# [What the task asks]
Your task is to copy the stretch of lines in the records below that begins with the line containing "888 of scene.py. This part finishes it." and ends with the line containing "ways to add", exactly as written, with nothing added.

# [Input rows]
============================================================

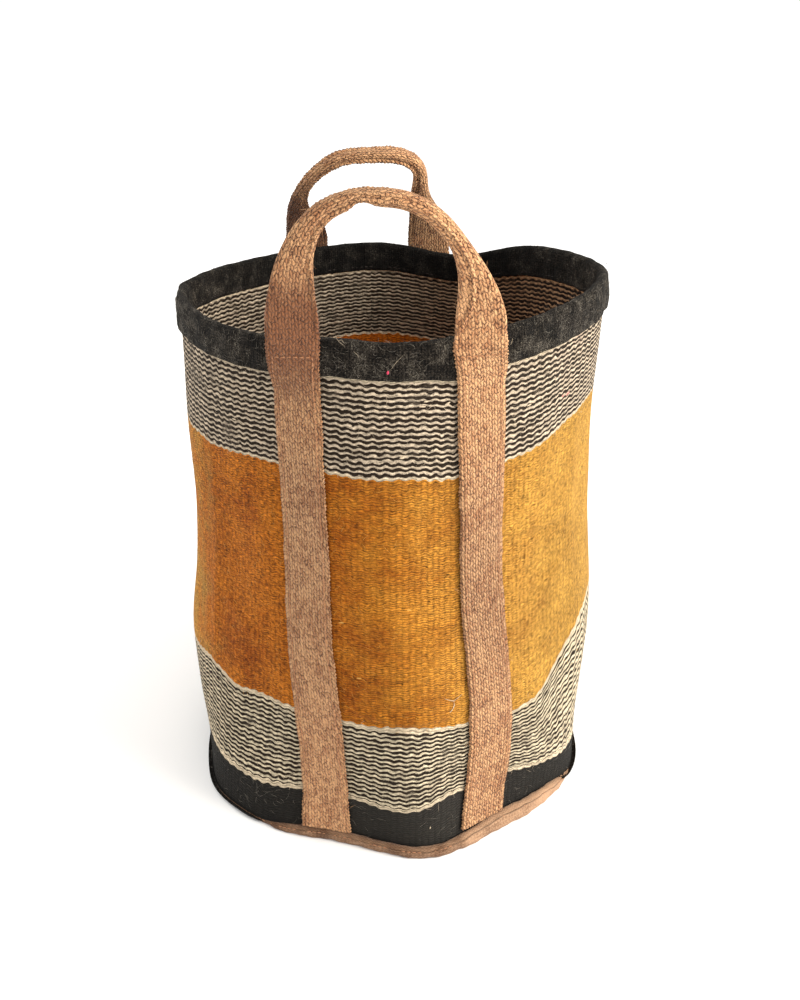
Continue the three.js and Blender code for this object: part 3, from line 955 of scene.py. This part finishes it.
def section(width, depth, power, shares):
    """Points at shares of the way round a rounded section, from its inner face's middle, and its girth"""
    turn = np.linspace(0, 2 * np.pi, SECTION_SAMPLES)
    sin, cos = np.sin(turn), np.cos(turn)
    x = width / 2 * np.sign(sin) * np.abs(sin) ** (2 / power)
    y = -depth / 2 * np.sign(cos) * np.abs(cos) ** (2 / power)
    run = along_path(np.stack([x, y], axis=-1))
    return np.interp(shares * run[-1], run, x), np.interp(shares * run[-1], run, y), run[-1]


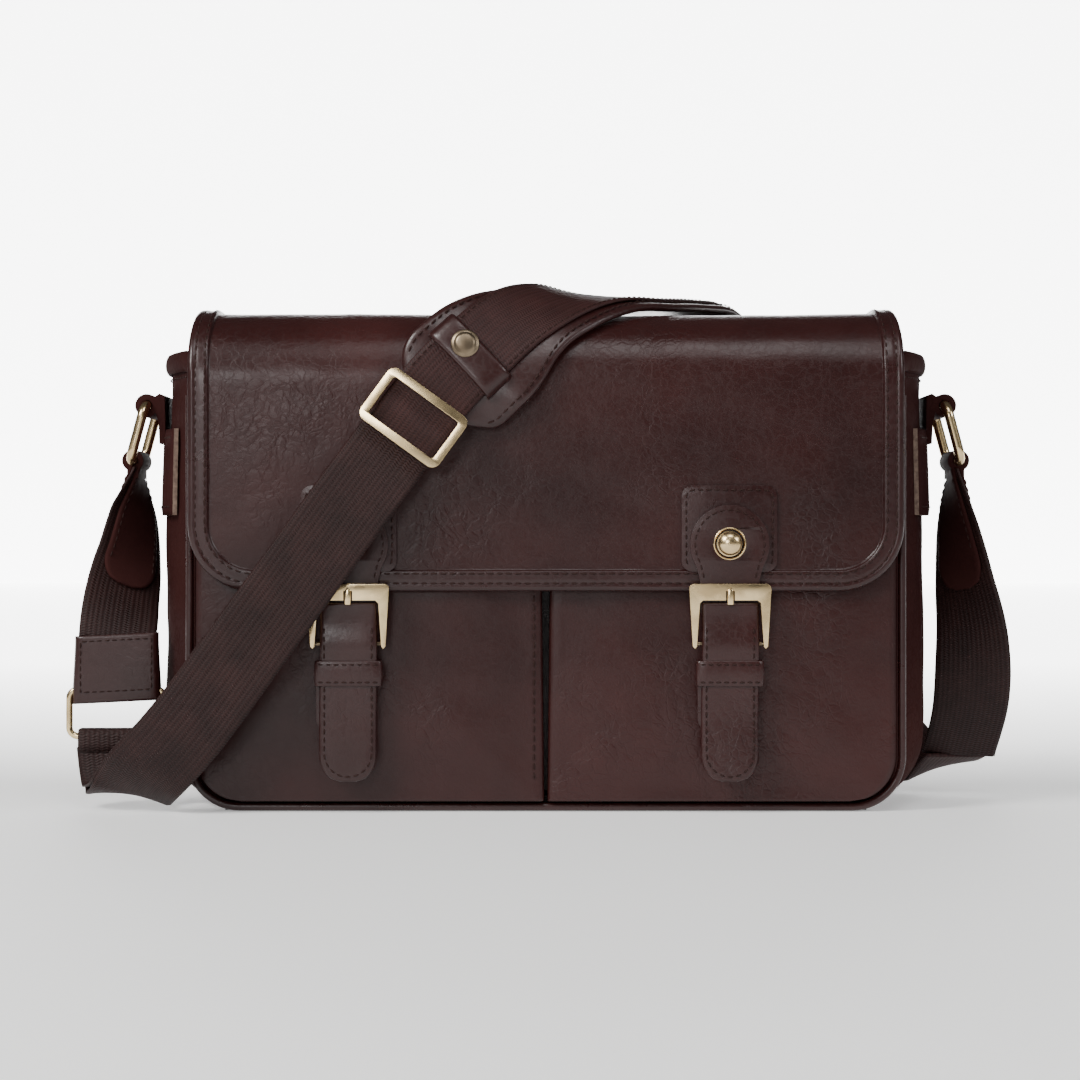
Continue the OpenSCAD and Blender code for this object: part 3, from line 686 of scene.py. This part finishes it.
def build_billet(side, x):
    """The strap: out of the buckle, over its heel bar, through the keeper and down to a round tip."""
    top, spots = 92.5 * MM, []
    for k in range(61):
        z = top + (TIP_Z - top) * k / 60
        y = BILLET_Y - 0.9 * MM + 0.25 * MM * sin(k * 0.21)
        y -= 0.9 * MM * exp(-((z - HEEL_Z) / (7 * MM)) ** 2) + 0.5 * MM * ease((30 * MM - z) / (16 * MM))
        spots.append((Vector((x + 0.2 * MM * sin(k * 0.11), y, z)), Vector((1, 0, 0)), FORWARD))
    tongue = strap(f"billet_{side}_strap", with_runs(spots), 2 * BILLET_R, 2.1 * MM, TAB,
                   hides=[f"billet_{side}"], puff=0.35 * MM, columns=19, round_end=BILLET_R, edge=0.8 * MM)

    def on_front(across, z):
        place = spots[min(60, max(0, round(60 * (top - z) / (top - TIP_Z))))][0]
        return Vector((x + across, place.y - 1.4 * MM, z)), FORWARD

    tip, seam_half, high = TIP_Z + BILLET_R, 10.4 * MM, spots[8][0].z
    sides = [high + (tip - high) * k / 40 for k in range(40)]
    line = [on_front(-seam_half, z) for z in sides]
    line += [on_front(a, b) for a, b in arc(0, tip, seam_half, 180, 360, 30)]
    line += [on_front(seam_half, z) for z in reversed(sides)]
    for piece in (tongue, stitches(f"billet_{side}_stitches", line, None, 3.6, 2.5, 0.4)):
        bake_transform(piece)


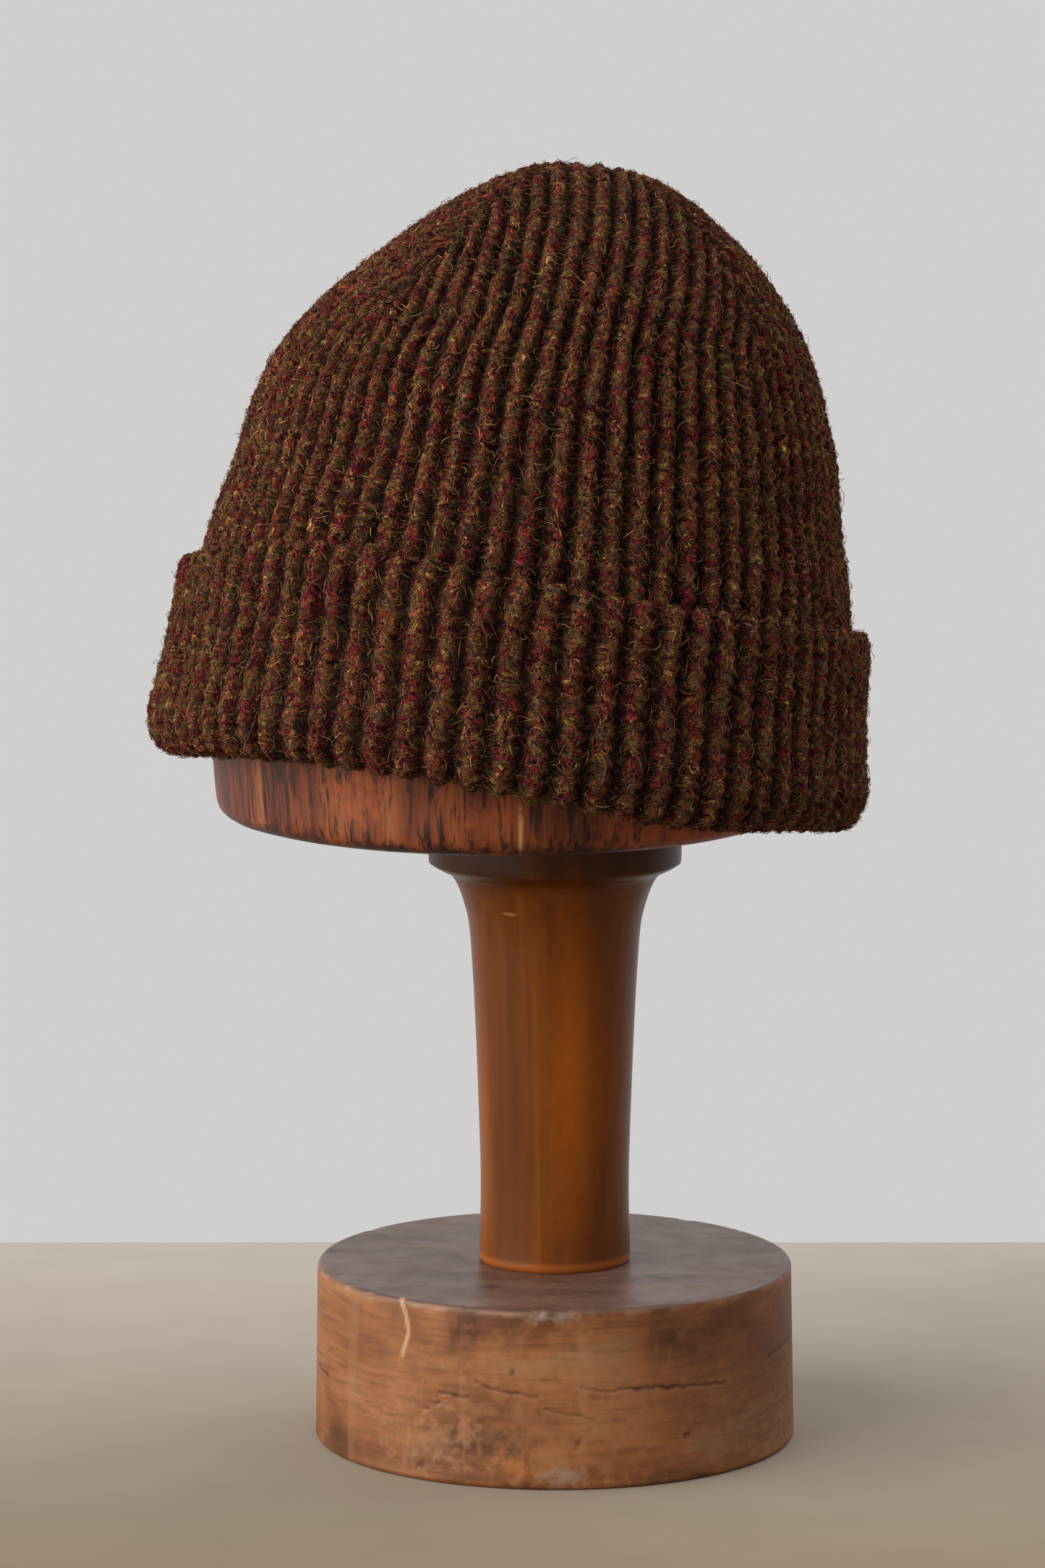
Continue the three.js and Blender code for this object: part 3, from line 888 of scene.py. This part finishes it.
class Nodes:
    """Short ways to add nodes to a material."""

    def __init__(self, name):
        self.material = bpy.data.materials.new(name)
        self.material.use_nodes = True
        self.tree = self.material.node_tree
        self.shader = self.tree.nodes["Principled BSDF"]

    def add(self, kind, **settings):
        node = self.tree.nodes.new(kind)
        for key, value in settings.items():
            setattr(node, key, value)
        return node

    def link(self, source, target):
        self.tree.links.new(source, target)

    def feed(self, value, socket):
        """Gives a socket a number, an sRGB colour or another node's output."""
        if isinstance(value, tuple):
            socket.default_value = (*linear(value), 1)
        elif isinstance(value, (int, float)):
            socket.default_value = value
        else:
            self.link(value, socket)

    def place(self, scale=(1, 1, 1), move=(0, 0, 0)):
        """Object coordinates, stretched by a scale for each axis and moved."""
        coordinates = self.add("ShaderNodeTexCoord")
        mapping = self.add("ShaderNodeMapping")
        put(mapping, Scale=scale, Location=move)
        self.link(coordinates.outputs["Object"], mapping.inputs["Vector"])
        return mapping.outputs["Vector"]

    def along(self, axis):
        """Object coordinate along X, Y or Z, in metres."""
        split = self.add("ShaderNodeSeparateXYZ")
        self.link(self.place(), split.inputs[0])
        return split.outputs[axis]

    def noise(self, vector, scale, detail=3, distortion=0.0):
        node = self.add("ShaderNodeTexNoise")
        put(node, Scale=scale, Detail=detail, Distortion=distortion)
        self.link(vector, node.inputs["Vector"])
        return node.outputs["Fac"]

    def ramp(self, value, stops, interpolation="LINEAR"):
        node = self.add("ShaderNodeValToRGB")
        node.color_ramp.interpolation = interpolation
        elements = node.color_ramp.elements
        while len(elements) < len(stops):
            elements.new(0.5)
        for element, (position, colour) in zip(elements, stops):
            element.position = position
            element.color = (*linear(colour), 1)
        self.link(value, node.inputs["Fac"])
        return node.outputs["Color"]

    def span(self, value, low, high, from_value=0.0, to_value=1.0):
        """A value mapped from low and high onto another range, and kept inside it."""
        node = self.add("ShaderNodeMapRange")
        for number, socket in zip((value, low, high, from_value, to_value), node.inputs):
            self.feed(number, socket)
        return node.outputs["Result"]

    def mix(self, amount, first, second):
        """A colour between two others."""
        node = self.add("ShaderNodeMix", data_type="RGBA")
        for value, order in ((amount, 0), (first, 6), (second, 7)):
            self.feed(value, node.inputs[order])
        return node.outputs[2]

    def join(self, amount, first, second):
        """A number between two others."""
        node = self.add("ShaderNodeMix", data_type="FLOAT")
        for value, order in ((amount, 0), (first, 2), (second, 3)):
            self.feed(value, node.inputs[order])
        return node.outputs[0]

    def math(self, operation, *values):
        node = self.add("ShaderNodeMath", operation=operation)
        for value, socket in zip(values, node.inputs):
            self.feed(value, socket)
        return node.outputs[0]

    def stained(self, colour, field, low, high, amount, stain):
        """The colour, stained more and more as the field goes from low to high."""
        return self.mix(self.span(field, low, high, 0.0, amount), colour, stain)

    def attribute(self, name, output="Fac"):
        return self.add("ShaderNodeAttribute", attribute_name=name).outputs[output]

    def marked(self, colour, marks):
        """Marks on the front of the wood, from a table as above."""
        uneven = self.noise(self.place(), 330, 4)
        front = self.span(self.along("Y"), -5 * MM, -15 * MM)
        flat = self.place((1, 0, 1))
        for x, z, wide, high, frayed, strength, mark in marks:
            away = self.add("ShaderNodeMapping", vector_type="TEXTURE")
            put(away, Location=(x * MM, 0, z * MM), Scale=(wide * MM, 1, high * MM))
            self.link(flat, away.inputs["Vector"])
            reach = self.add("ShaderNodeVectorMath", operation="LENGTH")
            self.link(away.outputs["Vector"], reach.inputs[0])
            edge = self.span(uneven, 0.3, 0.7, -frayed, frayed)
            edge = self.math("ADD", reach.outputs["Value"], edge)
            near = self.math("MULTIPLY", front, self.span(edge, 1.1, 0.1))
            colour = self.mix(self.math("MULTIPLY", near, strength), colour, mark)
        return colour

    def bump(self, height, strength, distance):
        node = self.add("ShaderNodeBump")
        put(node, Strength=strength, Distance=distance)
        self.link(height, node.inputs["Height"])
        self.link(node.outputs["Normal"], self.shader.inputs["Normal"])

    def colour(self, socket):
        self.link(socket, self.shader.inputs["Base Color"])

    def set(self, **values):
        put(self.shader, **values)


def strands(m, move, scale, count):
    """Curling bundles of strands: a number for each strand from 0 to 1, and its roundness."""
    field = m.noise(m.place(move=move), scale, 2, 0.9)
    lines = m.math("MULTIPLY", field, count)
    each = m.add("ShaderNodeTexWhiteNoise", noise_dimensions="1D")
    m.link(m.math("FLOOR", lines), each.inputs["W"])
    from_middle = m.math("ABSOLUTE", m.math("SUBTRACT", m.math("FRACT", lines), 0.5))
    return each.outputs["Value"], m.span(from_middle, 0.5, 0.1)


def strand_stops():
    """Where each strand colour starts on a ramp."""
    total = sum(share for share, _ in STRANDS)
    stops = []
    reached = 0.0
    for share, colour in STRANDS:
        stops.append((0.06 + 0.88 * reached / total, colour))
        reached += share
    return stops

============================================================

# [The output]
Continue the three.js and Blender code for this object: part 3, from line 888 of scene.py. This part finishes it.
class Nodes:
    """Short ways to add nodes to a material."""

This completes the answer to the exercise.